== Exercise requirements ==
Each line from the one containing "attach(obj, body)" through the one containing "return made" is to be retyped exactly, both end lines included, and all other lines left out.

Scripts that build objects:
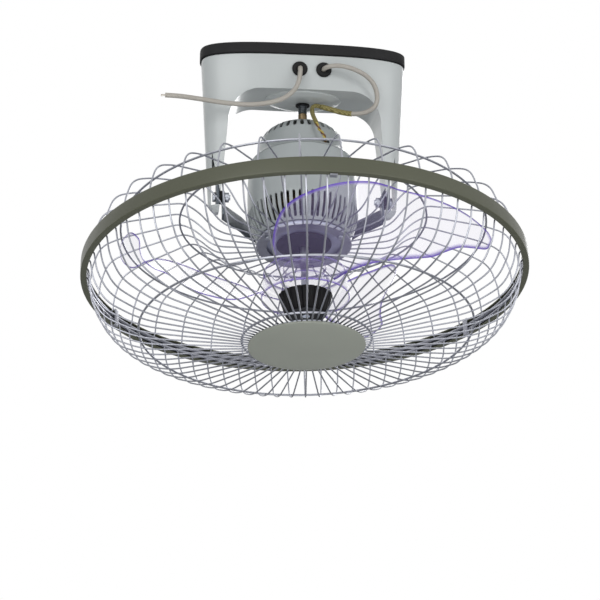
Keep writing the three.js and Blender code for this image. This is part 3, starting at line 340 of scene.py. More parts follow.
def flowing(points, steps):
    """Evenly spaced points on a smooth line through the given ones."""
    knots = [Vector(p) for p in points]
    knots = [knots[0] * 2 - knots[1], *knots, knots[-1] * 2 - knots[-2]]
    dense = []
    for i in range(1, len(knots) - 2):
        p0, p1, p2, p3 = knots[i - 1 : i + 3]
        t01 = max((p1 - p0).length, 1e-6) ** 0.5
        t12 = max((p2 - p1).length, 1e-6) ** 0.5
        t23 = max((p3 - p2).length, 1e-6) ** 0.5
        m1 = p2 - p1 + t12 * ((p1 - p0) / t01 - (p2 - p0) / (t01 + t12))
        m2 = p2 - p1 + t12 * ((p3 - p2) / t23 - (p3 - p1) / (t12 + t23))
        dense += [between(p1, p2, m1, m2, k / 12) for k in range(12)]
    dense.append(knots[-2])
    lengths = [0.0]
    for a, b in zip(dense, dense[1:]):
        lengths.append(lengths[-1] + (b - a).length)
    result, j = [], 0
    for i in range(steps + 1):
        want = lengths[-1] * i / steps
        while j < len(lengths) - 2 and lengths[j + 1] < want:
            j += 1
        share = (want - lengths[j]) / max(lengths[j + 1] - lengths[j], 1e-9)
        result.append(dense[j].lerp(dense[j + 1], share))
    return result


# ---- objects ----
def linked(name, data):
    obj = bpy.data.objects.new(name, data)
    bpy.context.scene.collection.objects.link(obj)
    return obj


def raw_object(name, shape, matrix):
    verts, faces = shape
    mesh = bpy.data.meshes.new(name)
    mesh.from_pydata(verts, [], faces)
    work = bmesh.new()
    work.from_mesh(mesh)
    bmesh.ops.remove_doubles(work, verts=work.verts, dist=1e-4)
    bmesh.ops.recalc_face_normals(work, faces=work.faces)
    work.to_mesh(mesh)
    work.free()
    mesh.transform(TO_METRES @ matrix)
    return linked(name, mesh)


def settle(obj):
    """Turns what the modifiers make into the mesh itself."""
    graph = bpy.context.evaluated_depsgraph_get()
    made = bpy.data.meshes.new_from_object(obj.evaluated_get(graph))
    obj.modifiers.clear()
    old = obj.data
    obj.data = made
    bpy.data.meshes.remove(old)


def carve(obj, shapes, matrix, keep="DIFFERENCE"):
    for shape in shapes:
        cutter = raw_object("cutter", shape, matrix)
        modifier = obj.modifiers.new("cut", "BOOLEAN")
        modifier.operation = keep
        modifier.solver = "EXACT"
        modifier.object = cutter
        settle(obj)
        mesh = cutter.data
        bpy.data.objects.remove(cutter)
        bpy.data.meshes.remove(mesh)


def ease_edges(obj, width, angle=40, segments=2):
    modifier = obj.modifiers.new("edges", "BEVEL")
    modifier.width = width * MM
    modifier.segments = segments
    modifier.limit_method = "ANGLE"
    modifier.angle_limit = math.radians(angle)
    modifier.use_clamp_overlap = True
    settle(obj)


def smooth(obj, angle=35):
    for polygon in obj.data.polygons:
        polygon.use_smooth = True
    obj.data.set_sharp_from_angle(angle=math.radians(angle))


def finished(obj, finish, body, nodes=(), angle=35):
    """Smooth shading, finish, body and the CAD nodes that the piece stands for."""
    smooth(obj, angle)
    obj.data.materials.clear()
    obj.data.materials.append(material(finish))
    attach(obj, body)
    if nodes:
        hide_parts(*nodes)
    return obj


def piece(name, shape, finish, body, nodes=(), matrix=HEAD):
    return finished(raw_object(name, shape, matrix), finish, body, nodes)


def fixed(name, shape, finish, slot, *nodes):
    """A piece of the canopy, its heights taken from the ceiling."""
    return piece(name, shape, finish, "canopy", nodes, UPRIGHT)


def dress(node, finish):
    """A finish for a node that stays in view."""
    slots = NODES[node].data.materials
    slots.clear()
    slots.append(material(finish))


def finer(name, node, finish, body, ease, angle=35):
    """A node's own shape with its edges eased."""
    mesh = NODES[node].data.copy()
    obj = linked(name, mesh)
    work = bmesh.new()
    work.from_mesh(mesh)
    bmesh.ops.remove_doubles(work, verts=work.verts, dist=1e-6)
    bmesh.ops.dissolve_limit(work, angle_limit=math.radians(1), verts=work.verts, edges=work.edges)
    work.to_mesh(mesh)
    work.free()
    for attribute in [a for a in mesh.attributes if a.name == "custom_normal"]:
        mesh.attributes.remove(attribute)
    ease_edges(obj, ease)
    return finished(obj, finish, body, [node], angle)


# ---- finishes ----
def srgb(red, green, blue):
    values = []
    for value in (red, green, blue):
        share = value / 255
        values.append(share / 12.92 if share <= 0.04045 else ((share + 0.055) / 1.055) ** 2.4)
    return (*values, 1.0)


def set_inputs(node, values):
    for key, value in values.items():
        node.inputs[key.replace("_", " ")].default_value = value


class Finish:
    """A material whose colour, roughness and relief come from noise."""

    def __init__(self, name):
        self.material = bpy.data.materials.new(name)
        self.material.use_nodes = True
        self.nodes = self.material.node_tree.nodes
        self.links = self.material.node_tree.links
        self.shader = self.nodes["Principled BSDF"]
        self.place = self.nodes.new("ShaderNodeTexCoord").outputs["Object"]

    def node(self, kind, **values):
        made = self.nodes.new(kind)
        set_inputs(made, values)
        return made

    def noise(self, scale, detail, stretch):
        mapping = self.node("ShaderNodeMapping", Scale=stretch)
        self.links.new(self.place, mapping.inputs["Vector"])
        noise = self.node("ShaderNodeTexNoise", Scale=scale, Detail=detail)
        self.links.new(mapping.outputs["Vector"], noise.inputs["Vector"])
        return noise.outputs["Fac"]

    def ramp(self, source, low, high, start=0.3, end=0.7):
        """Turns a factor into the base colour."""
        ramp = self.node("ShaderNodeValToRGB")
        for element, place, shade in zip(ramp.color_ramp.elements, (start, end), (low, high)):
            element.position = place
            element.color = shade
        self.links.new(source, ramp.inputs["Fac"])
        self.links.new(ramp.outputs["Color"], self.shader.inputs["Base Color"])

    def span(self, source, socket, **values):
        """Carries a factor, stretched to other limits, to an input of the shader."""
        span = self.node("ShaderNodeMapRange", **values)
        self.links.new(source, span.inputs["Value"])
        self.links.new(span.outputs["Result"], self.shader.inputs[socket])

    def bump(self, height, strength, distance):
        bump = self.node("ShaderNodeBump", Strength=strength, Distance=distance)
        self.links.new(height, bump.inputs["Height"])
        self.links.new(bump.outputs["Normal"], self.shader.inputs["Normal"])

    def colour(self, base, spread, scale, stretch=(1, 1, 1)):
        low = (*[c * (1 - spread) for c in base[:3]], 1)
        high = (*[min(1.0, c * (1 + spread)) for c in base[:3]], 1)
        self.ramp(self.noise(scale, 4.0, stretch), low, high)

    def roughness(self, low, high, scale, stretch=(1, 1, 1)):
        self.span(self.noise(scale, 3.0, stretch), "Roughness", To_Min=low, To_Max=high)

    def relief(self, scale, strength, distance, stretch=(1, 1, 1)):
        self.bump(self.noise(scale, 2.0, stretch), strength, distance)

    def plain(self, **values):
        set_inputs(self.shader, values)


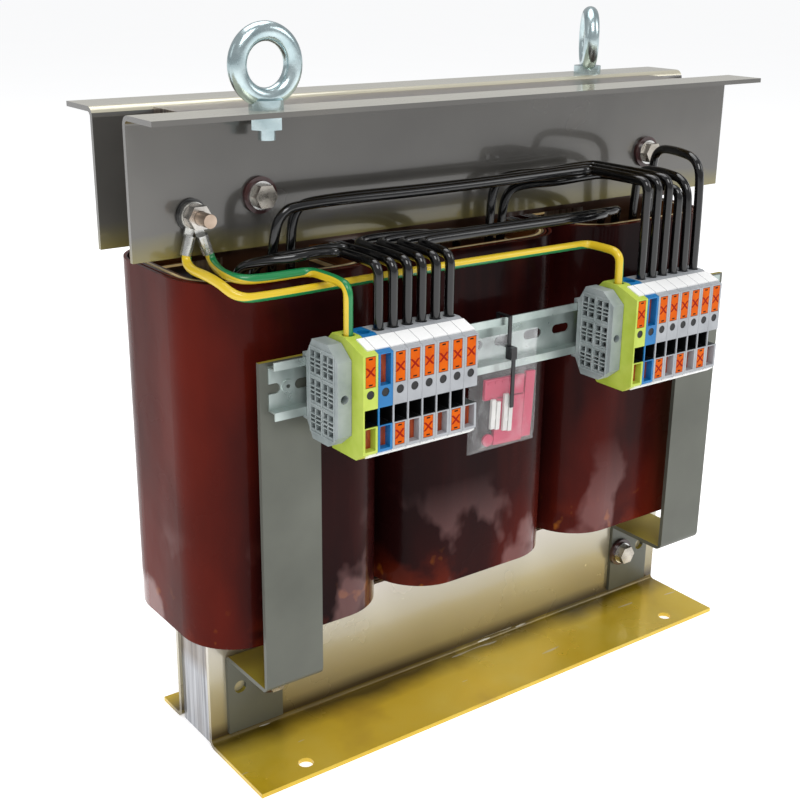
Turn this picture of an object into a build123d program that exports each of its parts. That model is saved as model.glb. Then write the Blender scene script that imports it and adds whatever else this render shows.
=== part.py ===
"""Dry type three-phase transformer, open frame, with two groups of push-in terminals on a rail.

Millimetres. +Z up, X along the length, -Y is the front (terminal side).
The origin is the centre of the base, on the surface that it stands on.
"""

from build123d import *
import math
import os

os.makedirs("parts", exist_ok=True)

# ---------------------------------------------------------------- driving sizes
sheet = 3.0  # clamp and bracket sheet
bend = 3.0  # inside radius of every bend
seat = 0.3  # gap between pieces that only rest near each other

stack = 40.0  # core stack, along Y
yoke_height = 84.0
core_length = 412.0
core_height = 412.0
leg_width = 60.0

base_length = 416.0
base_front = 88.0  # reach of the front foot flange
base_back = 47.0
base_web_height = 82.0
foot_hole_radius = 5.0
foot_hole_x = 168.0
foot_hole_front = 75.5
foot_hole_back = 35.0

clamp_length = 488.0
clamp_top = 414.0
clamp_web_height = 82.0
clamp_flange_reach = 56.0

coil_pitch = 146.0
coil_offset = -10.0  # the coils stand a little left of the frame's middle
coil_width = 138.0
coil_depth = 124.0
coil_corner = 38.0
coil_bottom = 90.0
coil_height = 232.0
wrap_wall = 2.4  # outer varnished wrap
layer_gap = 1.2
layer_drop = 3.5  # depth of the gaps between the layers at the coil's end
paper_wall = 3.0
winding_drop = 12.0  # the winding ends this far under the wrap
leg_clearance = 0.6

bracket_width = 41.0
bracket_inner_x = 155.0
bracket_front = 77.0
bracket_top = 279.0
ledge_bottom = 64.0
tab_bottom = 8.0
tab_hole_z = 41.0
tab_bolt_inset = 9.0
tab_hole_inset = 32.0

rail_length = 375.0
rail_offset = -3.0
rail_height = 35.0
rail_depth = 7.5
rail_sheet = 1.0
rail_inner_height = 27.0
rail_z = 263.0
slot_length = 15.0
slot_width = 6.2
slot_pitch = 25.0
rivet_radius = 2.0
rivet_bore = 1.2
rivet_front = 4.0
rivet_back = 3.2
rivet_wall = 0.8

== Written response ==
    attach(obj, body)
    if nodes:
        hide_parts(*nodes)
    return obj


def piece(name, shape, finish, body, nodes=(), matrix=HEAD):
    return finished(raw_object(name, shape, matrix), finish, body, nodes)


def fixed(name, shape, finish, slot, *nodes):
    """A piece of the canopy, its heights taken from the ceiling."""
    return piece(name, shape, finish, "canopy", nodes, UPRIGHT)


def dress(node, finish):
    """A finish for a node that stays in view."""
    slots = NODES[node].data.materials
    slots.clear()
    slots.append(material(finish))


def finer(name, node, finish, body, ease, angle=35):
    """A node's own shape with its edges eased."""
    mesh = NODES[node].data.copy()
    obj = linked(name, mesh)
    work = bmesh.new()
    work.from_mesh(mesh)
    bmesh.ops.remove_doubles(work, verts=work.verts, dist=1e-6)
    bmesh.ops.dissolve_limit(work, angle_limit=math.radians(1), verts=work.verts, edges=work.edges)
    work.to_mesh(mesh)
    work.free()
    for attribute in [a for a in mesh.attributes if a.name == "custom_normal"]:
        mesh.attributes.remove(attribute)
    ease_edges(obj, ease)
    return finished(obj, finish, body, [node], angle)


# ---- finishes ----
def srgb(red, green, blue):
    values = []
    for value in (red, green, blue):
        share = value / 255
        values.append(share / 12.92 if share <= 0.04045 else ((share + 0.055) / 1.055) ** 2.4)
    return (*values, 1.0)


def set_inputs(node, values):
    for key, value in values.items():
        node.inputs[key.replace("_", " ")].default_value = value


class Finish:
    """A material whose colour, roughness and relief come from noise."""

    def __init__(self, name):
        self.material = bpy.data.materials.new(name)
        self.material.use_nodes = True
        self.nodes = self.material.node_tree.nodes
        self.links = self.material.node_tree.links
        self.shader = self.nodes["Principled BSDF"]
        self.place = self.nodes.new("ShaderNodeTexCoord").outputs["Object"]

    def node(self, kind, **values):
        made = self.nodes.new(kind)
        set_inputs(made, values)
        return made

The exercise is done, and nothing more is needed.